I don’t dream or plan my future because there doesn’t seem to be one outside of health and just getting through each day. I don’t seek personal development. The only things I set out to accomplish each day are: 1) Honor God with the strength I have left 2) Try not to be a schmuck. Even that’s real hard.
I can’t be active, I can’t keep up with friends, I can’t feed the homeless, I can’t control how I look, I can’t perform well at my job, I can’t explain myself, I can’t keep a clean apartment, I can’t think clearly, I can’t make plans, I can’t be anything that matters.
This sickness has stripped me of everything I liked about myself. One thing is still the same: I permanently belong to God. I’m his child. Maybe that’s all I need to be. Maybe that’s enough.

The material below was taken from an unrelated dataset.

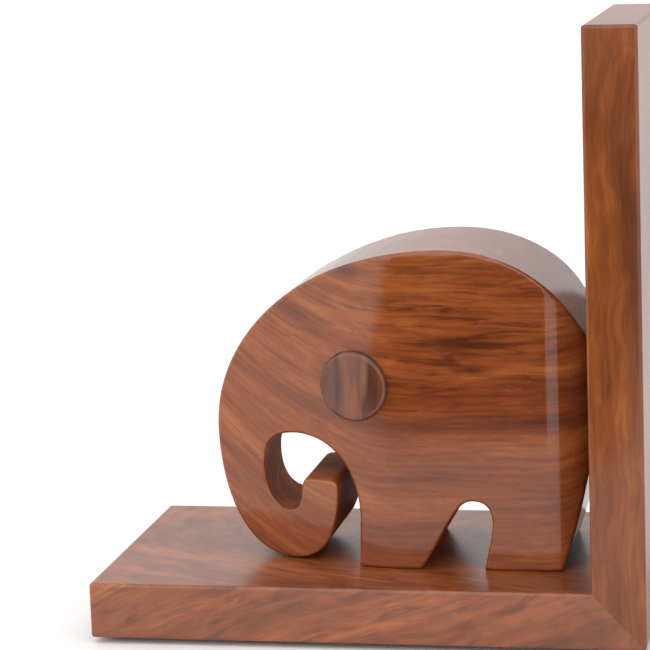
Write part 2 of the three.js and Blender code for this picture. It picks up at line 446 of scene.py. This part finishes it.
def half_width(x):
    """How far the flank is from the middle of the elephant, x metres along the bookend."""
    if x < TAPER_X:
        return BEND_Y + BEND_RADIUS * math.cos(FACE_TAPER) - (TAPER_X - x) * math.tan(FACE_TAPER)
    if x < BEND_X:
        return BEND_Y + math.sqrt(BEND_RADIUS**2 - (x - BEND_X) ** 2)
    if x > RUMP_X:
        return RUMP_Y + math.sqrt(max(RUMP_CORNER_RADIUS**2 - (x - RUMP_X) ** 2, 0))
    return HALF_THICKNESS


def cut_places():
    bend = [BEND_X - BEND_RADIUS * math.sin(FACE_TAPER * i / BEND_CUTS) for i in range(BEND_CUTS + 1)]
    quarter = math.pi / 2
    rump = [RUMP_X + RUMP_CORNER_RADIUS * math.sin(quarter * i / RUMP_CUTS) for i in range(RUMP_CUTS)]
    return bend + rump


def follow_flanks(piece):
    """Divides a piece where the flanks curve, and moves its sides in to where the flanks are."""
    edit(piece)
    for x in cut_places():
        bpy.ops.mesh.select_all(action="SELECT")
        bpy.ops.mesh.bisect(plane_co=(x, 0, 0), plane_no=(1, 0, 0))
    leave_edit()
    for vertex in piece.data.vertices:
        inward = HALF_THICKNESS - half_width(vertex.co.x)
        vertex.co.y = math.copysign(max(abs(vertex.co.y) - inward, 0), vertex.co.y)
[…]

p.s. I REALLY wish I could have learned this lesson an easier way.
3. Don’t sweat it
“Seriously though. What worse could thing could happen? You loose your health, most of your friends, and can’t spend time with your family? Too late. Who cares if you look like a fool. Publicly pray for the cashier in Target. It doesn’t matter what people think of you. You’re just ashes.” – a letter from me to me.
2. My outward appearance is googlygop
I’ve spent most of my life obsessed with my weight and how I look in general. There’s value in looking nice, but I believe there are better things to shift my time and attention toward. Don’t get me wrong- I love sun dresses, purple mascara, and skinny days. But my physical appearance doesn’t consume my thoughts like it used to. Because sometimes my face is gaunt and pale and sometimes it’s red and swollen; my hair is starting to fall out in piles and my enflamed eyes reject contact lenses. I have no control over any of it. So I let it go and obsess over things that last forever.
2 corinthians 4:16
1. It’s all good
Suffering pisses me off. I understand pain is the means by which we learn and it produces good stuff. I even understand that agony will end before we know it. And that it will be traded in for something profoundly beautiful. I don’t understand why – if He could help it – God made us subject to a system that includes suffering in the first place.
As far as the goodness of God, I have as many questions as I have doubts. My distrust is so loud that I hardly hear any assurance. Then there’s a small voice my accusations can’t silence. It says this is the best way. That I’m not forgotten and I won’t be disappointed if I keep going. Because the dissonance between my own logic and that voice is so great, I believe the thoughts in favor of God’s goodness aren’t my own. So I believe He is good.
This trial sucks. But it’s yielded some really positive changes:
– I’m forced to slow down. Since I can’t go out much anymore, I do things like pray for people while I’m folding laundry. Praying for someone is the greatest service I can offer. It will help them more than my rushing around doing favors can.
– I notice the beauty in simple moments. The sun feels so good on my face when I can take a walk. I notice birds singing and the clapping of the palm branches. Sometimes I catch myself getting so happy when I look down at my coffee mug because it has a cute pattern and I have something to warm my hands for a while. Just things I was too distracted to notice before.
– I’m more present. When someone is talking to me, I listen now. Like, really listen. I only have energy to concentrate on one thing so why not the person in front of me? More than ever, I’m acutely aware that nothing is more important than the people God purposed into existence. I’m less irritable and that’s a freaking miracle in itself.
I know not everyone is an idiot like me. It wouldn’t take getting a chronic illness for most people to appreciate life. But that’s what it took for me. It’s making me better and hopefully making my God look like the brilliant, good, sweet savior He is. If anything, I’m finally beginning to understand what this means:
“And we know that God works all things together for the good of those who love Him, who are called according to His purpose.”